SUPPLIED DATA:
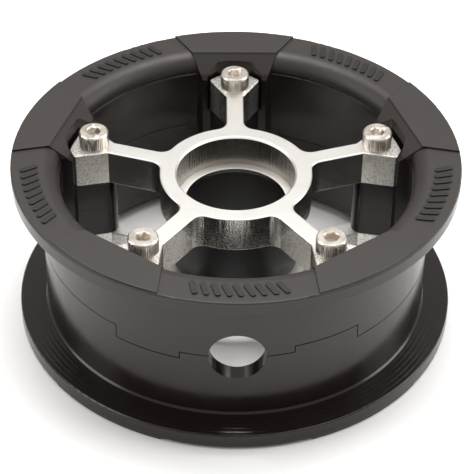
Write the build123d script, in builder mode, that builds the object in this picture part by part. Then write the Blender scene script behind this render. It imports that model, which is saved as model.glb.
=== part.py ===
from build123d import *
from math import cos, degrees, hypot, radians, sin, sqrt, tan
import os

# Split wheel hub for a small pneumatic tyre: two moulded rim halves clamped between two
# five-spoke stars by five socket screws. Origin at the wheel's centre, +Z along the axle
# towards the screw heads, valve hole towards -Y. All sizes in millimetres.

# Layout
spoke_count = 5
spoke_start = 90.0              # angle of the first spoke
screw_circle_radius = 35.65     # axle to the screws

# Rim halves
flange_radius = 52.65           # outside of the tyre flanges
half_width = 22.2               # mid-plane to the raised pads, which the wheel rests on
pad_height = 0.5                # the pads stand this much above the flange face
pad_setback = 0.1               # and this far inside its edge
flange_thickness = 3.7          # at the outer edge
flange_slope = 0.7              # the flange is thicker by this at its root
flange_edge_fillet = 0.4
barrel_radius = 46.0            # the tyre bead sits here
bead_corner = 0.45              # chamfer between barrel and flange
wall_thickness = 4.0            # barrel wall at the seam
wall_step = 0.5                 # the wall is thicker by this beside the stars
lip_setback = 0.4               # the rounded lip stands back from the wall below it
lip_fillet = 3.8
lip_drop = 4.5                  # flange face down to the lip's lower edge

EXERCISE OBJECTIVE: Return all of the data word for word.

ANSWER TO THIS PROBLEM:
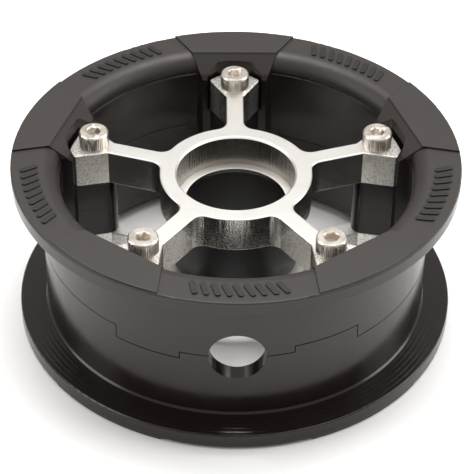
Write the build123d script, in builder mode, that builds the object in this picture part by part. Then write the Blender scene script behind this render. It imports that model, which is saved as model.glb.
=== part.py ===
from build123d import *
from math import cos, degrees, hypot, radians, sin, sqrt, tan
import os

# Split wheel hub for a small pneumatic tyre: two moulded rim halves clamped between two
# five-spoke stars by five socket screws. Origin at the wheel's centre, +Z along the axle
# towards the screw heads, valve hole towards -Y. All sizes in millimetres.

# Layout
spoke_count = 5
spoke_start = 90.0              # angle of the first spoke
screw_circle_radius = 35.65     # axle to the screws

# Rim halves
flange_radius = 52.65           # outside of the tyre flanges
half_width = 22.2               # mid-plane to the raised pads, which the wheel rests on
pad_height = 0.5                # the pads stand this much above the flange face
pad_setback = 0.1               # and this far inside its edge
flange_thickness = 3.7          # at the outer edge
flange_slope = 0.7              # the flange is thicker by this at its root
flange_edge_fillet = 0.4
barrel_radius = 46.0            # the tyre bead sits here
bead_corner = 0.45              # chamfer between barrel and flange
wall_thickness = 4.0            # barrel wall at the seam
wall_step = 0.5                 # the wall is thicker by this beside the stars
lip_setback = 0.4               # the rounded lip stands back from the wall below it
lip_fillet = 3.8
lip_drop = 4.5                  # flange face down to the lip's lower edge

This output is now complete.